El partido en sí mismo con el añadido de la agria resaca compartida por equipo y afición, dan forma al insólito episodio vivido el jueves. Todavía cuesta, no ya asimilar, sino creer que lo presenciado haya sido realidad. En la profunda decepción experimentada influye sobre todo que la actuación del Athletic cortó de cuajo con la trayectoria descrita durante la temporada. Un brusco punto y aparte, una ruptura radical, absolutamente impredecible con tantas y tantas jornadas presididas por el orgullo y la felicidad. Y, encima, en la fecha que había concitado la máxima expectación del entorno y, por supuesto, de unos profesionales persuadidos de que prolongarían su renovado idilio con Europa.
Es normal que el grueso de los análisis lo acaparase una jugada concreta, de consecuencias nefastas para los intereses del Athletic. En la derrota suele ser inevitable dirigir la mirada hacia quienes deben impartir justicia. Siempre ha sido así, solo que en los últimos tiempos esa reacción, a menudo visceral, se dispara por las suspicacias. El menguado crédito del arbitraje obedece a su propensión al desvarío, que desmiente la teórica infalibilidad de los adelantos técnicos que emplea. El derribo de Vivian al delantero no fue una invención del VAR, otra cosa es que el árbitro principal sancione una falta que se presta al debate con penalti y expulsión. Se puede discrepar, aunque la inmensa mayoría suscribiría la decisión de haberse registrado en el área opuesta.
Para entonces, el marcador señalaba un 0-1, que a su vez estuvo precedido por una fase donde el Athletic contó con tres opciones nítidas para adquirir ventaja. La inspiración de Berenguer, implicado en todas, sirvió para camuflar la mala puesta en escena de los hombres de Valverde. Incómodos, superados por la responsabilidad, sin capacidad para gobernar el juego, perdiendo balones como por un tubo en cualquier zona del terreno. Pero mientras la pelota anduvo rondando a Onana se interpretó que aquello iba bien: al Manchester United se le veían las costuras y el Athletic es garantía de perseverancia.

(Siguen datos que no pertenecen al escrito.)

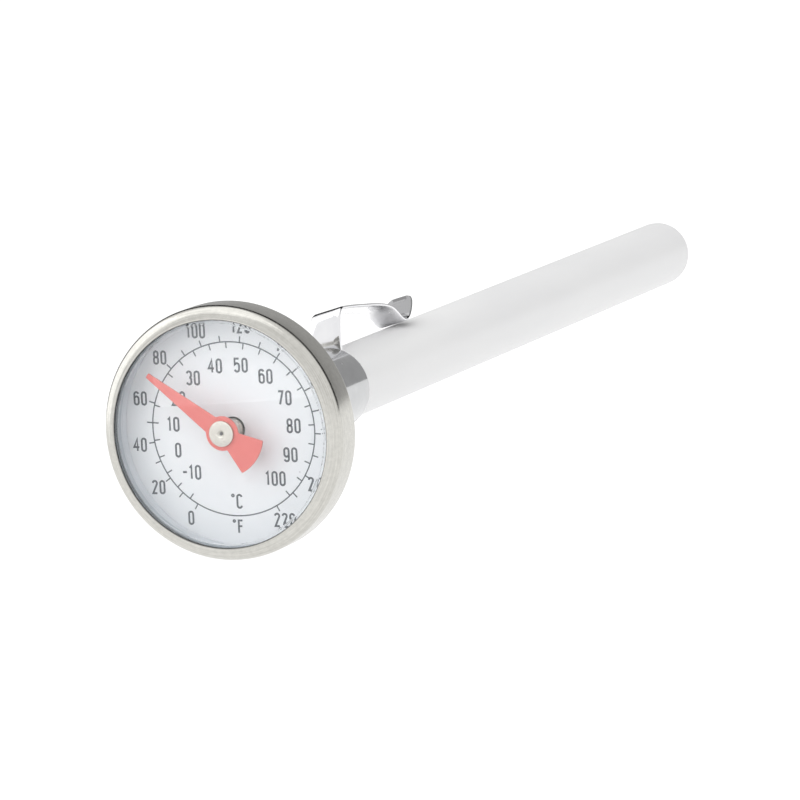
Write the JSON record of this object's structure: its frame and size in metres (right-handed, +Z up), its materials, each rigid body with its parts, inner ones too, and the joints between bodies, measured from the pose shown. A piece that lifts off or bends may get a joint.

Sin embargo, la distribución era deficiente, la mayoría de intentos por ganar metros derivaba en un esfuerzo extra por replegarse a toda mecha. Y en ese ir y venir se fue diluyendo la impresión de que el equipo tenía la sartén por el mango. Cesó el fuego encendido por Berenguer y afloraron los desequilibrios defensivos, algo poco común en el desempeño habitual del Athletic, pero que terminó pasando una factura muy gravosa.
Paulatinamente el anárquico e impreciso ímpetu inicial mutó en desorientación, en despistes gordos que se tradujeron en la sentencia. Basta con revisar las jugadas de los goles para entender el desastre. Los futbolistas locales anduvieron al garete en esas acciones. El “extremo” Maguire templando al área, donde estaban cinco contra cinco. Los dos que conectaron con la pelota iban de azul, los que vestían con otros colores se limitaron a seguir la pelota con la mirada. Nadie disputó un centro que nunca debió de producirse. En el segundo, nadie le hizo la cobertura a Yuri, de nuevo todos parados y mal ubicados, lo cual permitió al ariete ganar la posición para intentar empujar el perfecto servicio de Mazraoui. Y el tercero, en plena depresión, un monumento al despropósito: seis contra tres y ninguno puntual o contundente para cortar una jugada que les dejó en evidencia.
Poner el acento en que las tres puñaladas fuesen en el breve espacio de un cuarto de hora equivale a pasar por alto la deficiente puesta en escena del Athletic. Quizá duelan más porque hubo margen para comprobar la fragilidad del rival en la contención y se malgastó. Aun no jugando bien, existió una magnífica oportunidad para marcar primero y quién sabe los réditos que eso hubiese dado.
Todo lo que vino después resulta accesorio. El equipo se derrumbó, si antes no había funcionado, con uno menos y semejante resultado… Muy pocos eludieron el suspenso, pero el origen de la debacle estuvo en que el grupo no acertó a gestionar sus emociones y falló hasta en la faceta que nunca defrauda. Enfrente tiraron de oficio, suficiente para amarrar un premio que excedía su pretensión más optimista. Alimentar la posibilidad de invertir el signo de la semifinal en Old Trafford suena gratuito, pero la cultura del clavo ardiendo se apoya en sucesos reales. Habrá que ir e intentarlo. Más no cabe pedir. Y que no se olvide: antes toca visitar al vecino.